--- start of DATA SHOWN ---
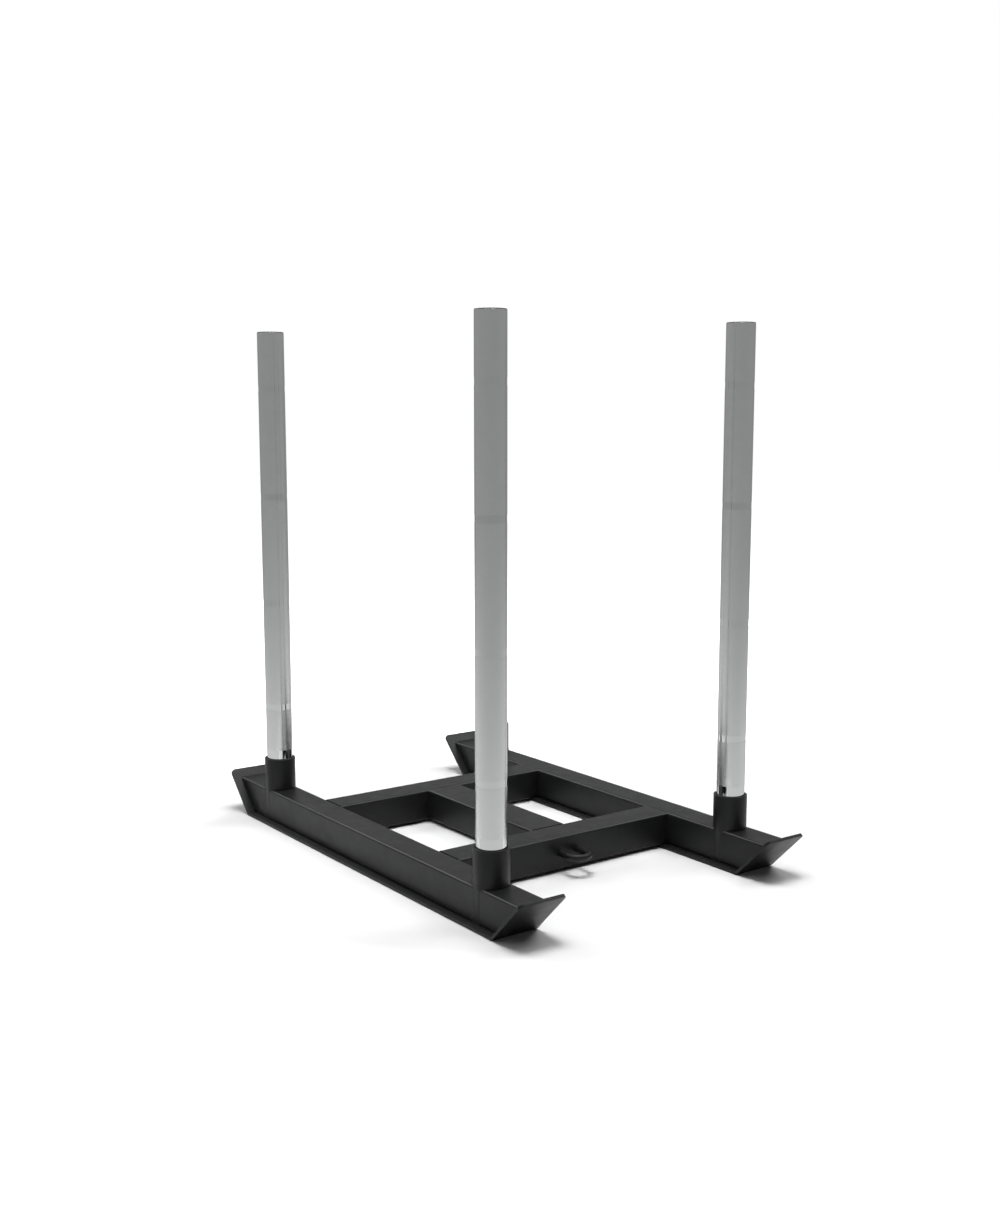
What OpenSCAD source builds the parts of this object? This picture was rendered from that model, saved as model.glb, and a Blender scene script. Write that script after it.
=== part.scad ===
// Drag sled: a welded tube frame on two bent skid plates, with four push poles that lift out.
// +Z is up and +X is to the right. The tow ring is at the front, which faces -Y.
// The origin is on the floor, midway between the skids and midway along them.

/* [Skid plates] */
// Width of a skid plate
plate_w = 90; // [75:1:120]
// Thickness of a skid plate
plate_t = 5; // [3:0.5:8]
// Distance between the two bends, on the underside
plate_flat = 848; // [820:1:1100]
// Angle of the upturned ends above the floor
lip_angle = 45; // [35:1:60]
// How far an upturned end rises above the frame
lip_rise = 14.5; // [5:0.5:30]
// Inside radius of a bend
bend_r = 2; // [1:0.5:5]
// Radius of an upturned end's two free corners
lip_corner_r = 9; // [2:0.5:20]

/* [Frame] */
// Height of the frame tubes
tube_h = 60; // [40:1:80]
// Wall of the frame tubes
tube_wall = 3; // [2:0.5:5]
// Outside radius of the frame tubes' long edges
tube_corner_r = 4.5; // [3:0.5:8]
// Width of the runners
runner_w = 58; // [40:1:70]
// Distance between the two runners, centre to centre
runner_spacing = 530; // [440:1:700]
// Width of the two cross members
cross_w = 62; // [40:1:80]
// Distance between the two cross members, centre to centre
cross_spacing = 398; // [250:1:520]
// Width of the centre beam
beam_w = 76; // [40:1:120]

/* [Sleeves] */
// Distance between the front and the rear poles, centre to centre
pole_spacing = 725; // [660:1:780]
// How far a sleeve rises above the frame
sleeve_rise = 62; // [30:1:120]
// Wall of a sleeve
sleeve_wall = 4; // [2.5:0.5:6]
// Gap all round between a pole and its sleeve
pole_gap = 0.6; // [0.2:0.1:1.5]

/* [Poles] */
// Diameter of a pole over its knurling
pole_d = 50.8; // [42:0.1:55]
// Wall of a pole
pole_wall = 3; // [2:0.5:6]
// Length of a pole without its cap and foot
pole_len = 950.5; // [600:0.5:1200]
// How far the knurling stands out from the smooth rings
knurl_rise = 0.3; // [0.1:0.1:0.6]
// Length of the smooth stub at the foot of a pole
stub_len = 137; // [125:1:180]
// Height of the lowest smooth ring's middle above the end of the pole
first_ring = 224; // [200:1:300]
// Distance from one smooth ring to the next
ring_pitch = 207; // [100:1:300]
// Height of a smooth ring
ring_h = 12; // [4:1:30]

/* [Pole caps and feet] */
// Thickness of the cap's rim on top of a pole
cap_t = 1.5; // [1:0.5:5]
// How much narrower the cap's rim is than the pole, all round
cap_inset = 0.4; // [0.2:0.1:2]
// Thickness of the foot under a pole
foot_t = 3; // [2:0.5:8]
// Depth of the plug of a cap or a foot inside the pole
plug_len = 18; // [8:1:40]
// Wall of a plug
plug_wall = 2.5; // [1.5:0.5:5]
// Gap all round between a plug and the pole
plug_gap = 0.1; // [0.05:0.05:0.3]

/* [Tow ring] */
// Diameter of the tow ring's rod
tow_rod_d = 12; // [8:0.5:16]
// Distance between the tow ring's two legs, centre to centre
tow_w = 40; // [34:1:80]
// How far the middle of the rod stands out from the frame
tow_reach = 44; // [42:1:90]

/* [Hidden] */
$fn = 96;

frame_colour = "#3a3c3e";
pole_colour = "#a3a8a7";
plug_colour = "#1c1d1e";

// Gap left round a sleeve and at a runner's ends for the weld
weld_gap = 0.2;
// How far a cut runs past the solid that it cuts
past = 1;
// How far the round of an upturned end's corner is struck wide of the edges
corner_hair = 0.05;
// Smallest inside radius of a frame tube's corners
least_inner_r = 0.5;
// Straight steps in each bend of a skid plate
bend_steps = 8;

// Directions along X and Y
left = -1;
right = 1;
front = -1;
rear = 1;

// Heights of the frame and of what stands on the skid plates
frame_top = plate_t + tube_h;
tube_z = plate_t + tube_h / 2;
sleeve_h = tube_h + sleeve_rise;
pole_z = plate_t + foot_t;
cap_z = pole_z + pole_len;

// Places of the runners, the cross members and the poles
runner_x = runner_spacing / 2;
cross_y = cross_spacing / 2;
pole_y = pole_spacing / 2;
cross_len = runner_spacing - runner_w;
beam_len = cross_spacing - cross_w;

// The bends start where the flat ends, short of the corner that the two undersides would make
bend_outer_r = bend_r + plate_t;
bend_setback = bend_outer_r * tan(lip_angle / 2);
flat_end = plate_flat / 2 - bend_setback;
lip_len = (frame_top + lip_rise - plate_t * cos(lip_angle)) / sin(lip_angle);
lip_straight = lip_len - bend_setback;
// The corner on the inside of the bend, where a runner's slanted end starts
inner_corner_y = plate_flat / 2 - plate_t * tan(lip_angle / 2);
runner_reach = inner_corner_y + tube_h / tan(lip_angle) + past;

// Radii of the poles, sleeves and plugs
pole_r = pole_d / 2;
smooth_r = pole_r - knurl_rise;
pole_bore_r = pole_r - pole_wall;
sleeve_bore_r = pole_r + pole_gap;
sleeve_r = sleeve_bore_r + sleeve_wall;
plug_r = pole_bore_r - plug_gap;
ring_count = floor((pole_len - first_ring - ring_h) / ring_pitch) + 1;

// A rectangle with four round corners, centred
module rounded_rectangle(w, h, r) {
    square([w - 2 * r, h], center = true);
    square([w, h - 2 * r], center = true);
    for (x = [-1, 1], y = [-1, 1])
        translate([x * (w / 2 - r), y * (h / 2 - r)]) circle(r = r);
}

// Cross section of a frame tube
module tube_section(w) {
    inner_r = max(tube_corner_r - tube_wall, least_inner_r);
    difference() {
        rounded_rectangle(w, tube_h, tube_corner_r);
        rounded_rectangle(w - 2 * tube_wall, tube_h - 2 * tube_wall, inner_r);
    }
}

// Frame tube along Y from one place to another, standing on the skid plates
module tube_along_y(w, from_y, to_y) {
    translate([0, to_y, tube_z]) rotate([90, 0, 0])
        linear_extrude(height = to_y - from_y) tube_section(w);
}

// Frame tube along X, centred
module tube_along_x(w, length) {
    translate([0, 0, tube_z]) rotate([90, 0, 90])
        linear_extrude(height = length, center = true) tube_section(w);
}

// Points along an arc in the side view, from one angle to another
function arc(centre, r, from, to) =
    [for (i = [0:bend_steps]) let (angle = from + (to - from) * i / bend_steps)
        centre + r * [cos(angle), sin(angle)]];

// Side view of a skid plate: its rear half from the underside to the top, then its front half
module skid_profile() {
    centre = [flat_end, bend_outer_r];
    along = [cos(lip_angle), sin(lip_angle)];
    down = [sin(lip_angle), -cos(lip_angle)];
    rear_half = concat(
        arc(centre, bend_outer_r, -90, lip_angle - 90),
        [centre + lip_straight * along + bend_outer_r * down],
        [centre + lip_straight * along + bend_r * down],
        arc(centre, bend_r, lip_angle - 90, -90));
    last = len(rear_half) - 1;
    front_half = [for (i = [0:last]) [-rear_half[last - i].x, rear_half[last - i].y]];
    polygon(concat(rear_half, front_half));
}

// What rounding takes off the two free corners of the rear upturned end. The round is
// struck a hair wide of the edges, so that it crosses them instead of just touching
module lip_corner_cuts() {
    for (side = [left, right])
        translate([0, plate_flat / 2, 0]) rotate([lip_angle, 0, 0])
            translate([side * (plate_w / 2 - lip_corner_r), lip_len - lip_corner_r, -past])
                difference() {
                    translate([side < 0 ? -2 * lip_corner_r : 0, 0, 0])
                        cube([2 * lip_corner_r, 2 * lip_corner_r, plate_t + 2 * past]);
                    cylinder(r = lip_corner_r + corner_hair, h = plate_t + 2 * past);
                }
}

module skid_plate(side) {
    color(frame_colour) translate([side * runner_x, 0, 0]) difference() {
        rotate([90, 0, 90]) linear_extrude(height = plate_w, center = true) skid_profile();
        lip_corner_cuts();
        mirror([0, 1, 0]) lip_corner_cuts();
    }
}

// Everything behind the slanted end of a runner at the rear
module runner_end_cut() {
    reach = 2 * runner_reach;
    translate([0, inner_corner_y, plate_t]) rotate([lip_angle, 0, 0])
        translate([-runner_w, -reach / 2, -reach]) cube([2 * runner_w, reach, reach + weld_gap]);
}

// One length of a runner: the sleeves are wider than the tube, so they part it
module runner(side, from_y, to_y) {
    color(frame_colour) translate([side * runner_x, 0, 0]) difference() {
        tube_along_y(runner_w, from_y, to_y);
        for (end = [front, rear])
            translate([0, end * pole_y, 0]) cylinder(r = sleeve_r + weld_gap, h = frame_top + past);
        runner_end_cut();
        mirror([0, 1, 0]) runner_end_cut();
    }
}

module cross_member(end) {
    color(frame_colour) translate([0, end * cross_y, 0]) tube_along_x(cross_w, cross_len);
}

module centre_beam() {
    color(frame_colour) tube_along_y(beam_w, -beam_len / 2, beam_len / 2);
}

// A rod bent to a U, lying level, with both legs on the front cross member
module tow_ring() {
    leg_len = tow_reach - tow_w / 2;
    color(frame_colour) translate([0, -cross_y - cross_w / 2, tube_z]) {
        for (side = [left, right])
            translate([side * tow_w / 2, 0, 0]) rotate([90, 0, 0])
                cylinder(d = tow_rod_d, h = leg_len);
        translate([0, -leg_len, 0]) rotate([0, 0, 180])
            rotate_extrude(angle = 180) translate([tow_w / 2, 0]) circle(d = tow_rod_d);
    }
}

// Moves a piece to one of the four corners of the frame
module at_corner(end, side) {
    translate([side * runner_x, end * pole_y, 0]) children();
}

module sleeve(end, side) {
    color(frame_colour) at_corner(end, side) translate([0, 0, plate_t]) difference() {
        cylinder(r = sleeve_r, h = sleeve_h);
        translate([0, 0, -past]) cylinder(r = sleeve_bore_r, h = sleeve_h + 2 * past);
    }
}

// The knurled stretches stand out between the smooth stub and the smooth rings
module pole(end, side) {
    starts = [stub_len, for (i = [0:ring_count - 1]) first_ring + i * ring_pitch + ring_h / 2];
    ends = [for (i = [0:ring_count - 1]) first_ring + i * ring_pitch - ring_h / 2, pole_len];
    color(pole_colour) at_corner(end, side) translate([0, 0, pole_z]) difference() {
        union() {
            cylinder(r = smooth_r, h = pole_len);
            for (i = [0:ring_count])
                translate([0, 0, starts[i]]) cylinder(r = pole_r, h = ends[i] - starts[i]);
        }
        translate([0, 0, -past]) cylinder(r = pole_bore_r, h = pole_len + 2 * past);
    }
}

// A rim across the end of a pole and a hollow plug that goes into it
module end_plug(rim_r, rim_t) {
    cylinder(r = rim_r, h = rim_t);
    translate([0, 0, rim_t]) difference() {
        cylinder(r = plug_r, h = plug_len);
        cylinder(r = plug_r - plug_wall, h = plug_len + past);
    }
}

module pole_cap(end, side) {
    color(plug_colour) at_corner(end, side) translate([0, 0, cap_z + cap_t])
        mirror([0, 0, 1]) end_plug(pole_r - cap_inset, cap_t);
}

module pole_foot(end, side) {
    color(plug_colour) at_corner(end, side) translate([0, 0, plate_t]) end_plug(smooth_r, foot_t);
}

skid_plate(left);  // left_skid_plate
skid_plate(right);  // right_skid_plate
runner(left, -runner_reach, -pole_y);  // left_runner_front
runner(left, -pole_y, pole_y);  // left_runner_middle
runner(left, pole_y, runner_reach);  // left_runner_rear
runner(right, -runner_reach, -pole_y);  // right_runner_front
runner(right, -pole_y, pole_y);  // right_runner_middle
runner(right, pole_y, runner_reach);  // right_runner_rear
cross_member(front);  // front_cross_member
cross_member(rear);  // rear_cross_member
centre_beam();
tow_ring();
sleeve(front, left);  // front_left_sleeve
sleeve(front, right);  // front_right_sleeve
sleeve(rear, left);  // rear_left_sleeve
sleeve(rear, right);  // rear_right_sleeve
pole(front, left);  // front_left_pole
pole(front, right);  // front_right_pole
pole(rear, left);  // rear_left_pole
pole(rear, right);  // rear_right_pole
pole_cap(front, left);  // front_left_pole_cap
pole_cap(front, right);  // front_right_pole_cap
pole_cap(rear, left);  // rear_left_pole_cap
pole_cap(rear, right);  // rear_right_pole_cap
pole_foot(front, left);  // front_left_pole_foot
pole_foot(front, right);  // front_right_pole_foot
pole_foot(rear, left);  // rear_left_pole_foot
pole_foot(rear, right);  // rear_right_pole_foot
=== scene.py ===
import math

import bmesh
import bpy
import numpy as np
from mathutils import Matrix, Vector


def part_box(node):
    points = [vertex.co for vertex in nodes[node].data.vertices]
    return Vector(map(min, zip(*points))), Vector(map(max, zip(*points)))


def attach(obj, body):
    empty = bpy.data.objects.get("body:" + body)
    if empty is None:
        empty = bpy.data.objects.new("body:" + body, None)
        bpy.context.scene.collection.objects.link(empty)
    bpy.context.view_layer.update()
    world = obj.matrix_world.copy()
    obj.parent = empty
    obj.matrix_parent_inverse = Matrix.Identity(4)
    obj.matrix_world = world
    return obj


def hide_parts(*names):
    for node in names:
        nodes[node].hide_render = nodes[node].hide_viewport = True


# Drag sled with four knurled push poles. Metres, +Z up, the tow ring at the front (-Y).

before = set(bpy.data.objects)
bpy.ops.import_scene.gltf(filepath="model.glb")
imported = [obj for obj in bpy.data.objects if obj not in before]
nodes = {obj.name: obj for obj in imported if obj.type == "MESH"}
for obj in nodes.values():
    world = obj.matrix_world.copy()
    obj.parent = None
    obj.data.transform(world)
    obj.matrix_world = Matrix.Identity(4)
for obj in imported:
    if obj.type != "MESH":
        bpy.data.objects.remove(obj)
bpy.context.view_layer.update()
print("frame loaded:", len(nodes), "nodes")

corners = ["front_left", "front_right", "rear_left", "rear_right"]


def makeCamera():
    # where the photograph was taken from
    view = {
        "place": (-1.5047, -2.0940, 0.8001),
        "turn": 35.98,      # degrees to the right of straight ahead
        "tilt": 8.01,       # degrees down
        "roll": 0.026,
        "lens": 40.93,      # mm
        "sensor": 36.0,     # mm, the long side of the frame
    }
    data = bpy.data.cameras.new("photoCamera")
    data.lens = view["lens"]
    data.sensor_width = view["sensor"]
    camera = bpy.data.objects.new("photoCamera", data)
    bpy.context.scene.collection.objects.link(camera)
    camera.location = view["place"]
    # a camera at rest looks straight down, and the turns are x, y and z, in degrees
    angles = (90 - view["tilt"], view["roll"], -view["turn"])
    camera.rotation_euler = [math.radians(angle) for angle in angles]
    bpy.context.scene.camera = camera
    print("camera at", view["place"])


def pieceFromMesh(name, mesh):
    piece = bpy.data.objects.new(name, mesh)
    bpy.context.scene.collection.objects.link(piece)
    return piece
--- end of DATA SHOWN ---
[REQUIREMENTS]:
From the line containing "module pole_foot(end, side)" down to the line containing "before = set(bpy.data.objects)" in the material above, reproduce every line exactly, including the two end lines.

[WRITTEN RESPONSE]:
module pole_foot(end, side) {
    color(plug_colour) at_corner(end, side) translate([0, 0, plate_t]) end_plug(smooth_r, foot_t);
}

skid_plate(left);  // left_skid_plate
skid_plate(right);  // right_skid_plate
runner(left, -runner_reach, -pole_y);  // left_runner_front
runner(left, -pole_y, pole_y);  // left_runner_middle
runner(left, pole_y, runner_reach);  // left_runner_rear
runner(right, -runner_reach, -pole_y);  // right_runner_front
runner(right, -pole_y, pole_y);  // right_runner_middle
runner(right, pole_y, runner_reach);  // right_runner_rear
cross_member(front);  // front_cross_member
cross_member(rear);  // rear_cross_member
centre_beam();
tow_ring();
sleeve(front, left);  // front_left_sleeve
sleeve(front, right);  // front_right_sleeve
sleeve(rear, left);  // rear_left_sleeve
sleeve(rear, right);  // rear_right_sleeve
pole(front, left);  // front_left_pole
pole(front, right);  // front_right_pole
pole(rear, left);  // rear_left_pole
pole(rear, right);  // rear_right_pole
pole_cap(front, left);  // front_left_pole_cap
pole_cap(front, right);  // front_right_pole_cap
pole_cap(rear, left);  // rear_left_pole_cap
pole_cap(rear, right);  // rear_right_pole_cap
pole_foot(front, left);  // front_left_pole_foot
pole_foot(front, right);  // front_right_pole_foot
pole_foot(rear, left);  // rear_left_pole_foot
pole_foot(rear, right);  // rear_right_pole_foot
=== scene.py ===
import math

import bmesh
import bpy
import numpy as np
from mathutils import Matrix, Vector


def part_box(node):
    points = [vertex.co for vertex in nodes[node].data.vertices]
    return Vector(map(min, zip(*points))), Vector(map(max, zip(*points)))


def attach(obj, body):
    empty = bpy.data.objects.get("body:" + body)
    if empty is None:
        empty = bpy.data.objects.new("body:" + body, None)
        bpy.context.scene.collection.objects.link(empty)
    bpy.context.view_layer.update()
    world = obj.matrix_world.copy()
    obj.parent = empty
    obj.matrix_parent_inverse = Matrix.Identity(4)
    obj.matrix_world = world
    return obj


def hide_parts(*names):
    for node in names:
        nodes[node].hide_render = nodes[node].hide_viewport = True


# Drag sled with four knurled push poles. Metres, +Z up, the tow ring at the front (-Y).

before = set(bpy.data.objects)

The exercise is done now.